PKK fighters burn weapons in first disarmament ceremony in northern Iraq

Anadolu Agency

Thirty PKK members, half of them women, publicly destroyed their guns on Friday in Iraq’s Sulaymaniyah province, the clearest sign yet that the outlawed group is moving to dismantle its four-decade armed campaign.

The fighters emerged from a cave in the Surdas sub-district before hurling rifles and grenades into a blazing cauldron, according to footage released by Türkiye’s state-run Anadolu Agency. A senior commander then read a joint statement in Turkish and Kurdish declaring the “end of armed struggle.”

Officials from Türkiye’s National Intelligence Organisation, Iraqi security services and the semi-autonomous Kurdish Regional Government witnessed the event, alongside members of Türkiye’s pro-Kurdish Peoples’ Democratic Party and local NGOs.

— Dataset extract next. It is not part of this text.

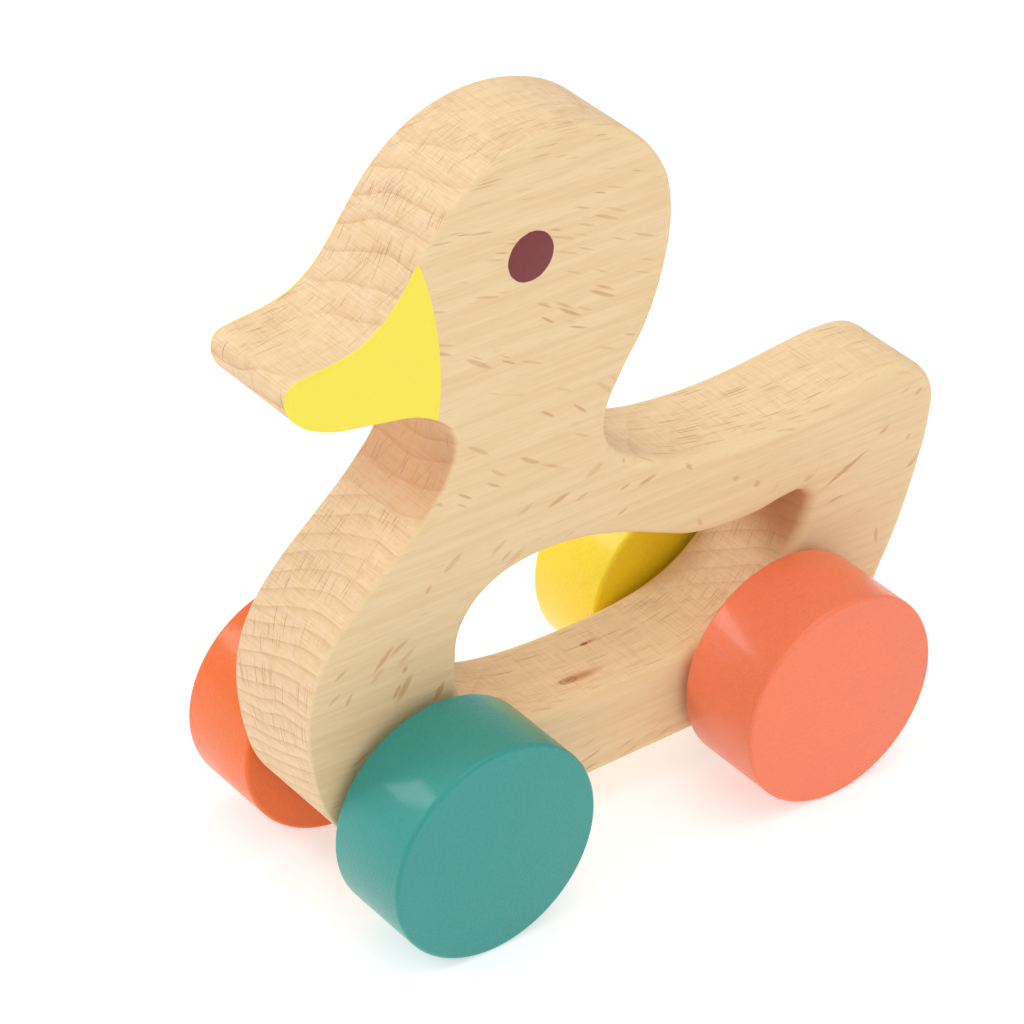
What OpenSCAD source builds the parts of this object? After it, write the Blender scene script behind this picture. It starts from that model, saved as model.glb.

Ankara says the gesture follows the PKK’s formal decision in May to dissolve its military wing, announced three months after jailed founder Abdullah Ocalan urged an unconditional ceasefire from his cell on İmralı island.

The conflict between the PKK and the Turkish state has killed more than 40,000 people since 1984, government figures show. The group, which operates from mountain bases in northern Iraq, is designated a terrorist organisation by Türkiye, the U.S. and the European Union.

While Friday’s ceremony marks the first verified surrender of weapons, analysts cautioned that splinter factions could resist the move. No timetable has been set for the handover of remaining fighters or for political talks with Ankara.